*Input data:*
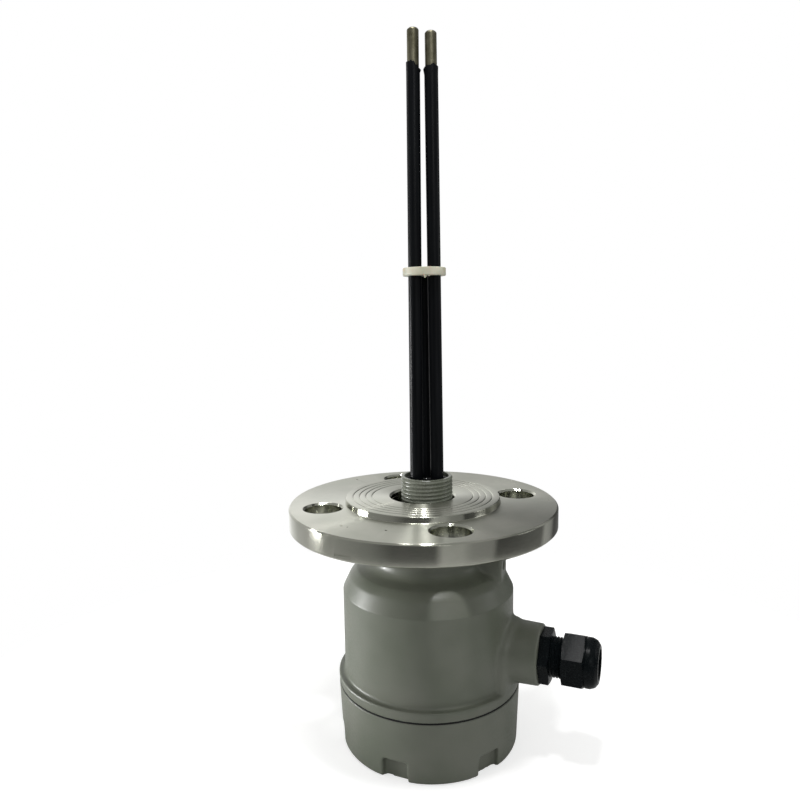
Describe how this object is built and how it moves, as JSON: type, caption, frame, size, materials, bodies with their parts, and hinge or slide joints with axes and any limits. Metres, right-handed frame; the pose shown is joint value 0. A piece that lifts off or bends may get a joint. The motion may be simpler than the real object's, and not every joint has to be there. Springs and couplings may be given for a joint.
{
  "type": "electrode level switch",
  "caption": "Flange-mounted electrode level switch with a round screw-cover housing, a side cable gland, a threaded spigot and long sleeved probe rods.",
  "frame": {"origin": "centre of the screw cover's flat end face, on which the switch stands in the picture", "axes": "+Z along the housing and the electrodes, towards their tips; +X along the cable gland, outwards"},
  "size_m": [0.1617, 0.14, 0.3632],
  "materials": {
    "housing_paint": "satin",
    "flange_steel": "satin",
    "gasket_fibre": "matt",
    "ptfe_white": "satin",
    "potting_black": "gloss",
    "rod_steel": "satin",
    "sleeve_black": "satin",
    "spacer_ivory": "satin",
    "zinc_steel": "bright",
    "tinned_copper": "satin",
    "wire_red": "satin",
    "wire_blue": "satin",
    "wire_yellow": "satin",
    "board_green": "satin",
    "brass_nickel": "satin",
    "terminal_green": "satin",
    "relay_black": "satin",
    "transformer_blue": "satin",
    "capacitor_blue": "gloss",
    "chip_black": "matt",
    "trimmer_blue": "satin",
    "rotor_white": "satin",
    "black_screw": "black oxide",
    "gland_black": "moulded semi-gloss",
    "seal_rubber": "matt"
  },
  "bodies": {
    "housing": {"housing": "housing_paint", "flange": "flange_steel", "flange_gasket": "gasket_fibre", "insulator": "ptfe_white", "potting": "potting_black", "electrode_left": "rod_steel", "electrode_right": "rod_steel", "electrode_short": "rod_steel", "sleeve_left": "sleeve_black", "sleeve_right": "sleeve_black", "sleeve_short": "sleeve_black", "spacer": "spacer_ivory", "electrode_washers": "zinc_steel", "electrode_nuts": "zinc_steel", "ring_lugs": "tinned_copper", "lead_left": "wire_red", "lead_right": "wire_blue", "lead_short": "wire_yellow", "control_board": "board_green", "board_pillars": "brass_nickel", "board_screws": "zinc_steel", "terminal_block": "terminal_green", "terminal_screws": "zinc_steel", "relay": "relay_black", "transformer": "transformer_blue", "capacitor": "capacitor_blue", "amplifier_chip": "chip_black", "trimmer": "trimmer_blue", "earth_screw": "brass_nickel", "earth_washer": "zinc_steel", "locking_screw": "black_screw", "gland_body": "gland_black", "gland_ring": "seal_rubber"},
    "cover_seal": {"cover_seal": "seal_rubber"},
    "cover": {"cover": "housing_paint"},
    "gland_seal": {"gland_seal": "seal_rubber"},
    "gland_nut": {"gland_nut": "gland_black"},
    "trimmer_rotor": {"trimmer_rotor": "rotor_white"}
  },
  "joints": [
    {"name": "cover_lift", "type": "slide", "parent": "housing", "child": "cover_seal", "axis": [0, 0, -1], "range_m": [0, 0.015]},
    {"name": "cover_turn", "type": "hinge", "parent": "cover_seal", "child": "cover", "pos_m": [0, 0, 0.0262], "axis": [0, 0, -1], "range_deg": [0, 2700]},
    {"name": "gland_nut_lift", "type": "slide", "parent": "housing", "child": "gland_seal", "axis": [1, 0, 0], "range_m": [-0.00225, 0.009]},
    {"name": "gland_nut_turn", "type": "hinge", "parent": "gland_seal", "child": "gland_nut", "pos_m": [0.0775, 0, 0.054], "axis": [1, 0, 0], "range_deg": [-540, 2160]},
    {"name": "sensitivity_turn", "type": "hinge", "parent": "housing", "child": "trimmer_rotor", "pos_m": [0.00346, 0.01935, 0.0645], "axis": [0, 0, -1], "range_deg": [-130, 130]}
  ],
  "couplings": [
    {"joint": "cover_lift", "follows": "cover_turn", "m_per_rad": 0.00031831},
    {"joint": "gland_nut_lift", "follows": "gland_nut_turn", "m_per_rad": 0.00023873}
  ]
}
...
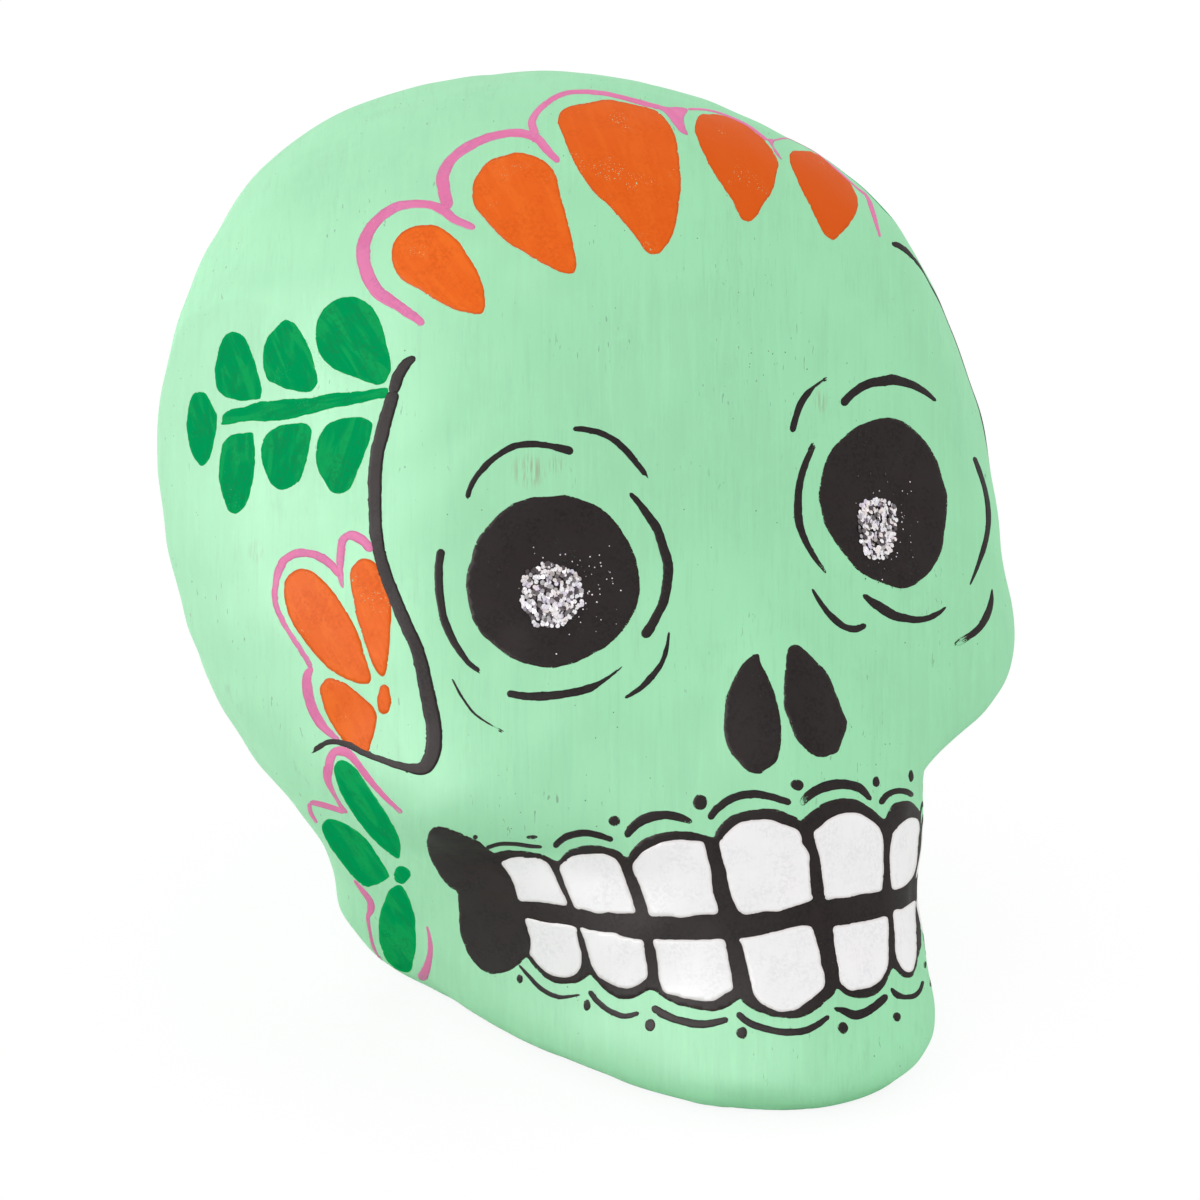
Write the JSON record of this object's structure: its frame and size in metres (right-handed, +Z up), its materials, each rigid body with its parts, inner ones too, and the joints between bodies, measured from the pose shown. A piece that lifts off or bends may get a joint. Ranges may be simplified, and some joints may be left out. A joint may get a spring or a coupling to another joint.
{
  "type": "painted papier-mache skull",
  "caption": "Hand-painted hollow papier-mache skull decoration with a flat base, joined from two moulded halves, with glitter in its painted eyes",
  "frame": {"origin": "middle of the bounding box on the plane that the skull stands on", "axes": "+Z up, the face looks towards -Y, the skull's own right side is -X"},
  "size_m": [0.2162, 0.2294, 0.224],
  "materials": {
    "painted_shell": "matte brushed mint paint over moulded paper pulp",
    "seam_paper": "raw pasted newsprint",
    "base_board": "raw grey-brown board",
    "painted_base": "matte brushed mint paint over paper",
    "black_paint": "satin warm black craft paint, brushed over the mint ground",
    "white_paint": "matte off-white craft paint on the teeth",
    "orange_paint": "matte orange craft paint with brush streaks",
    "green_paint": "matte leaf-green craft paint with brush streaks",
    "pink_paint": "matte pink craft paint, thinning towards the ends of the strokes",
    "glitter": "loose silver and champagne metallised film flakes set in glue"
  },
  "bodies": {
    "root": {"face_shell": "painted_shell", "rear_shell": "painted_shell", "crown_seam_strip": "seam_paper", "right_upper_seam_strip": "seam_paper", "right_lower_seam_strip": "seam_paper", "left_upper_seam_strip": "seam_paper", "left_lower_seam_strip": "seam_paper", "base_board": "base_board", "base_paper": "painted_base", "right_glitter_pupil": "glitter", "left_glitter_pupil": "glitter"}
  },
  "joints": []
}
--
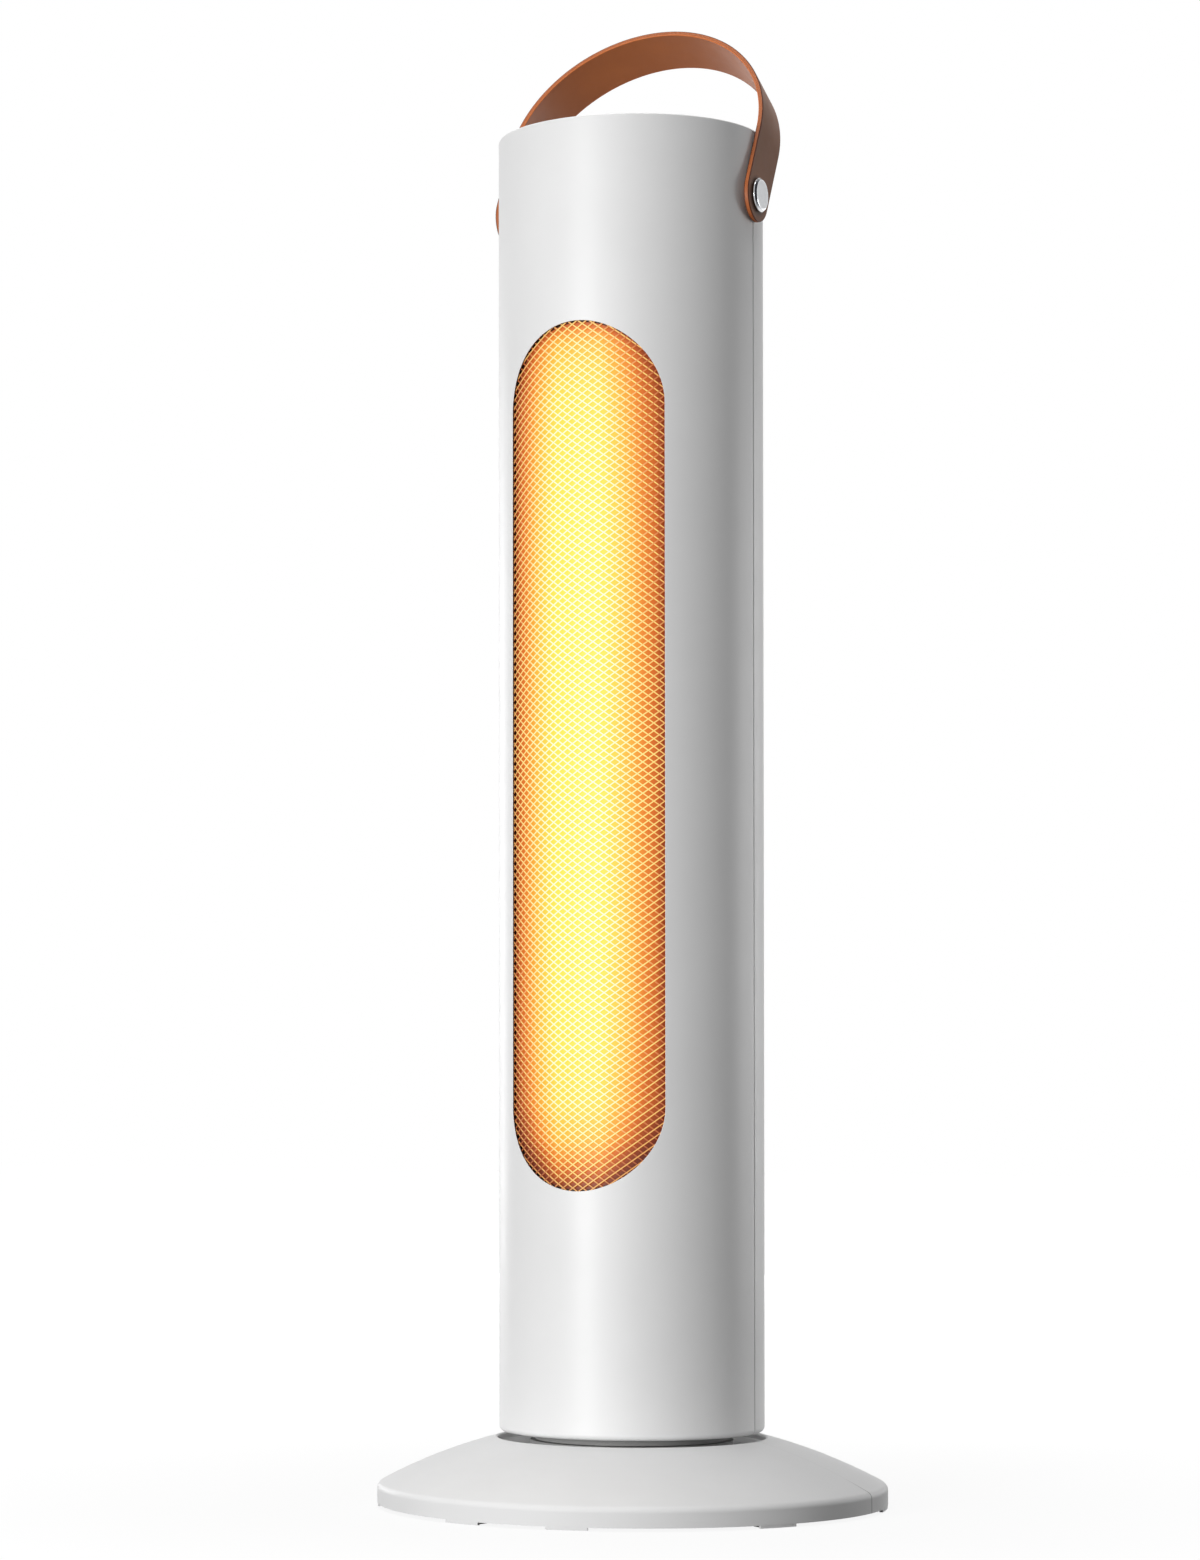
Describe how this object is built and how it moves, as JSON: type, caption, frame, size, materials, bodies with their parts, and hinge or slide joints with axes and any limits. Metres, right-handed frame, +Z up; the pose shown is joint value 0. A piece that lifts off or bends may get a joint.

*What is required:* Search the lines for the word "limits" and report how many contain it, by number only.

*Output of the exercise:* 2